Einleitung

Von der Montanindustrie zu Industrienatur und -kultur
Quelle: RVR-Fotoarchiv, Kollage Autorenteam
Trotz der kontinuierlichen Bemühungen um Freiflächenerhalt des Siedlungsverbands Ruhrkohlenbezirk, seines Nachfolgers Kommunalverband Ruhrgebiet, dem heutigen Regionalverband Ruhrgebiet und trotz der vereinzelten Investitionen in Kultureinrichtungen (Grillotheater Essen, Folkwangmuseum Hagen, später Essen, vgl. Thema "Kultur und Regionalbewusstsein") hat man im Ruhrgebiet "den Erhalt der kulturellen und ökologischen Qualitäten immer wieder zugunsten von Investitionen zurückgestellt, die schnell neue Arbeitsplätze versprechen und überwiegend einzelwirtschaftlichen Kalkülen unterliegen". Am Ende besteht die Gefahr, dass solche Regionen immer mehr an Attraktivität verlieren. Denn "erst geht die Kultur und dann geht die Arbeit" (Sachverständigenkreis 1996, S. 4).

Vor diesem Hintergrund hat die Frage nach der Entwicklung der Kultur im Ruhrgebiet seit Ende der 1960er Jahre mit zunehmender Dynamik immer neue und verschiedenste Antworten erhalten.
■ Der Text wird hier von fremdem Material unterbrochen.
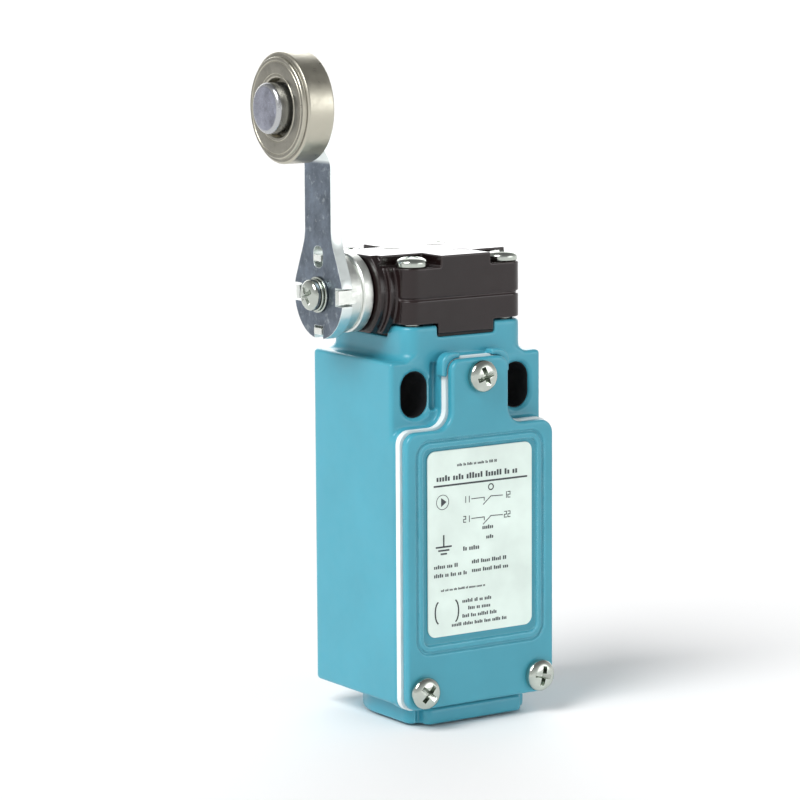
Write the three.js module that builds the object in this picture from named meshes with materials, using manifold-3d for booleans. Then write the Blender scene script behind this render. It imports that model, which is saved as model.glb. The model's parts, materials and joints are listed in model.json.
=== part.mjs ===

Neben der "bürgerlichen Hochkultur" und der sich vorwiegend in Vereinen abspielenden Breitenkultur findet im Ruhrgebiet eine neuentdeckte und vornehmlich hier anzutreffende Variante, die Industriekultur ihren Nährboden.

Denn die Industriekultur des Ruhrgebiets ist unverwechselbar und unterscheidet die Region von anderen. Sie vermag - über Regionalmarketing und Tourismus kommuniziert - die im Europa der Regionen dringend erforderliche Profilierung zu unterstützen und in der Tourismus-, Kultur- und Freizeitwirtschaft eine "unique selling position" zu besetzen (vgl. Thema "Tourismus-, Sport- und Kulturwirtschaft").

Erst im und nach dem massiven Rückzug der Schwerindustrie verdichteten sich die gebauten Symbole der regionalen Industriegeschichte, die Malakow-Türme, Fördergerüste, die Hochöfen, Maschinen- und Produktionshallen zu einem Mythos von Kohle und Stahl. Industriedenkmäler bilden dessen wesentliches, aber nicht alleiniges Medium: Erst die Öffnung der einst "verbotenen Stätten" und Betriebsanlagen, der aktive Umgang, das Ereignis in und mit ihnen, der kritische Diskurs, kontrastiert mit und interpretiert durch Kunst, schließlich der unbekannte und voller Überraschungen steckende Prozess der Rückeroberung durch "Industrienatur" öffnen den Zugang zu diesem Mythos.

Die Bestätigung dieser ehrgeizigen Selbstbetrachtung erhielt das Ruhrgebiet mit der Ernennung zur Kulturhauptstadt Europas 2010. Quasi mit einem Gütesiegel wird hierdurch der Öffentlichkeit bestätigt, dass die Region an der Ruhr Beispielcharakter in kulturellen Belangen besitzt.